Zimmerman’s arrest, 44 days after the shooting, followed protests and rallies organized by civil rights leaders that prompted Florida’s governor to appoint a special prosecutor to take over the case.
Now, Zimmerman faces life in prison if convicted of second-degree murder. Jurors may also consider the lesser charge of manslaughter when they begin deliberations, which are expected to start Friday after both sides finish closing arguments.
In the neighborhood of Goldsboro, an independent black-run city before it was annexed by Sanford in the early 20th century, Francis Oliver has watched the trial on television since it began June 10.
“This case to me stands for all those other cases of young unarmed black men killed without anyone being charged,” said Oliver, who runs the Goldsboro welcome center. A memorial to Martin, and to several other Sanford youths who have died violently, sits on the grass outside the building.
“The parents of this boy said no to that,” Oliver said of Martin’s parents, Sybrina Fulton and Tracy Martin, who appeared in court each day. “The community and the parents said, ‘Well, maybe this can be the signature case — this can be the case where we put justice on trial.’”
The case also grabbed the public’s attention because of Florida’s “stand your ground” law, which police cited in their decision not to arrest Zimmerman. The law allows the use of deadly force and does not require an armed person to retreat if he or she feels in danger of great bodily harm or death.
Even though Zimmerman’s lawyers did not invoke that law in court, its specter has hung over the case, said Ravi Perry, a social scientist and expert on African American and ethnic studies at Mississippi State University.
“The idea that you can use that as a reasonable defense to justify what other states would consider murder — for most people that was a new concept,” Perry said.
The uproar over the gun law combined with race and other elements to galvanize activists, he said.
“It was an example of the perilous nature of living black while in the United States,” Perry said.
Jurors listened to more than 50 witnesses, but the most compelling voice was on the recording of the 911 call made by a neighbor who heard Martin and Zimmerman fighting outside her apartment. Zimmerman lived in the complex. Martin was staying there while he visited his father and his father’s fiancee.
Anguished cries can be clearly heard, followed by a single gunshot. Martin’s mother and father and Zimmerman’s mother each testified with certainty that the voice was their son’s.
Throughout the trial, jurors were confronted with the vastly different versions of how a simple encounter evolved into a fatal struggle.
Zimmerman’s initial phone call that evening to a non-emergency police dispatcher, to report a suspicious-looking person in his housing complex, was played several times in court. Zimmerman is heard cursing about people who “always get away.” The dispatcher tells Zimmerman that police “don’t need” him to follow Martin. Both sides disagree on what happened next.

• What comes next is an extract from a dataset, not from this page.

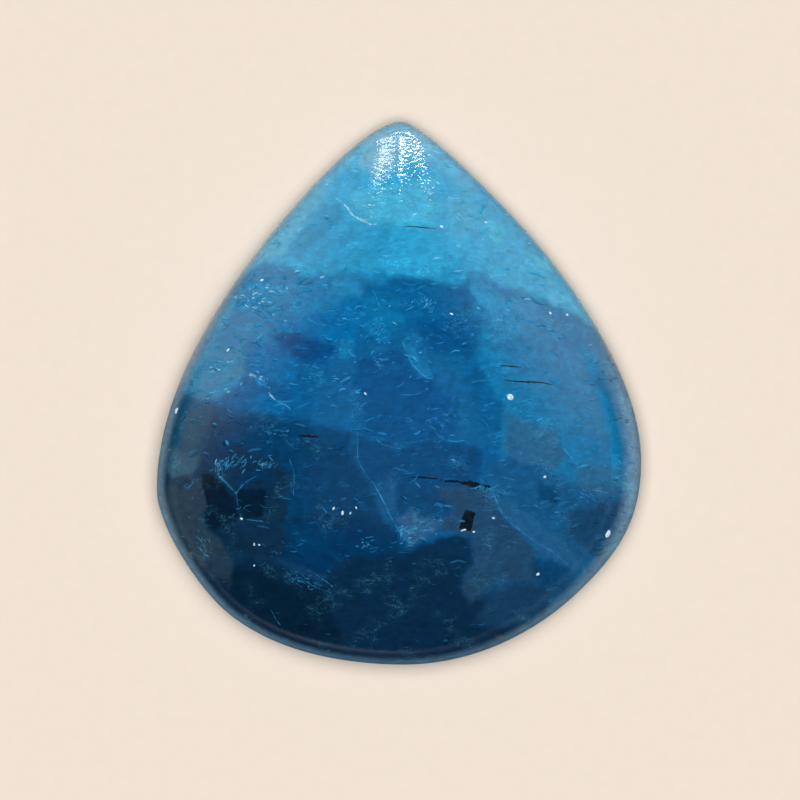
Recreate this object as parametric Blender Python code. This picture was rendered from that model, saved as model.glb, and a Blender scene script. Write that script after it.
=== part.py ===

Zimmerman says Martin attacked him, pounding his head into the pavement and punching him in the nose. He says he fired in self-defense, and photographs taken that night showed Zimmerman with lacerations on the back of his head and a bloody nose.
Prosecutors say Zimmerman was the aggressor and argue that if he had not followed Martin, the teenager would be alive.
In closing arguments Thursday, prosecutor Bernie de la Rionda emphasized Martin’s youth, calling him a “barely 17-year-old man” who was “profiled as a criminal” just weeks after his birthday.
“A teenager is dead. He is dead through no fault of his own,” De la Rionda said. “He is dead because another man made assumptions.”
The defense in its closing is expected to emphasize the same themes it has throughout the case: that Zimmerman was a conscientious citizen who feared for his life when he was overpowered by a much younger, stronger man.
As the case goes to the jury, Oliver will be watching, and she expects a conviction. “My opinion is he’s going to be found guilty of something — I just don’t know what,” she said, echoing some legal experts’ views that the second-degree murder charge was a stretch in a case with so many conflicting accounts.
Whatever the outcome, Perry said the case should serve as a reminder of civil rights issues still at play in the United States.
“I don’t think it’s going to have legal impact beyond the state of Florida,” Perry said. “But I do think it’s going to stay on people’s minds that we have work to do to ensure everyone in American society has access to life, liberty and the pursuit of happiness.”